When Rome fell, the Pantheon was saved by the Byzantine Emperor Phocas donating the building to Pope Boniface IV who converted the temple into a church, Saint Mary and the Martyrs. The building underwent a cosmetic change during the baroque period when Bernini was asked to add belltowers to the Pantheon. These belfries were quickly dubbed "Bernini's ass's ears" and were finally removed when the building was restored in 1883.

Walking into the interior of the Pantheon you will appreciate the enormity of the columns that form the pillared porch. Once inside, in the cool air, you'll find youself looking up in awe at the size of the area above you, until your eyes find the opening in the dome. It's said that when it rains you won't get wet standing under the opening because the water will evaporate before it hits.

The floor of the interior is finely polished marble in patterns of the style called "Opus Sectile" which was popular in ancient Rome.
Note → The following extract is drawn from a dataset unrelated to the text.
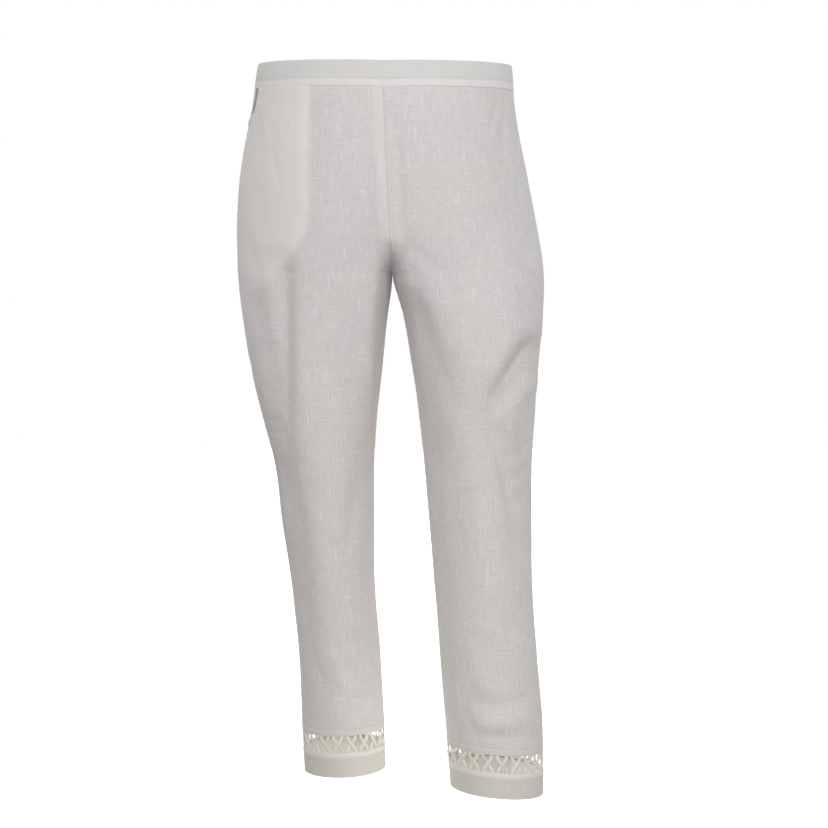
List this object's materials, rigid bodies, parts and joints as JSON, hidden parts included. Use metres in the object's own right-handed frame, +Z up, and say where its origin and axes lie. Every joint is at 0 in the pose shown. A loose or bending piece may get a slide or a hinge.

There a niches around the wall that originally held statues of the divinities; inside one of them, during the Renaissance,  Melozzo da Forlì  painted a wonderful “Annunciazione”.

Buried here are Victor Emmanuel II (first king of Unified Italy), King Umberto I and the great Renaissance artist, Raffaello, close to another great:  Annibale Carracci.

The Rotonda Square (Piazza del Pantheon) today is a lively place with a beautiful fountain and numerous open air bars where the tourist can rest and appreciate the atmosphere of the piazza with old buildings on three sides and the Pantheon on the fourth.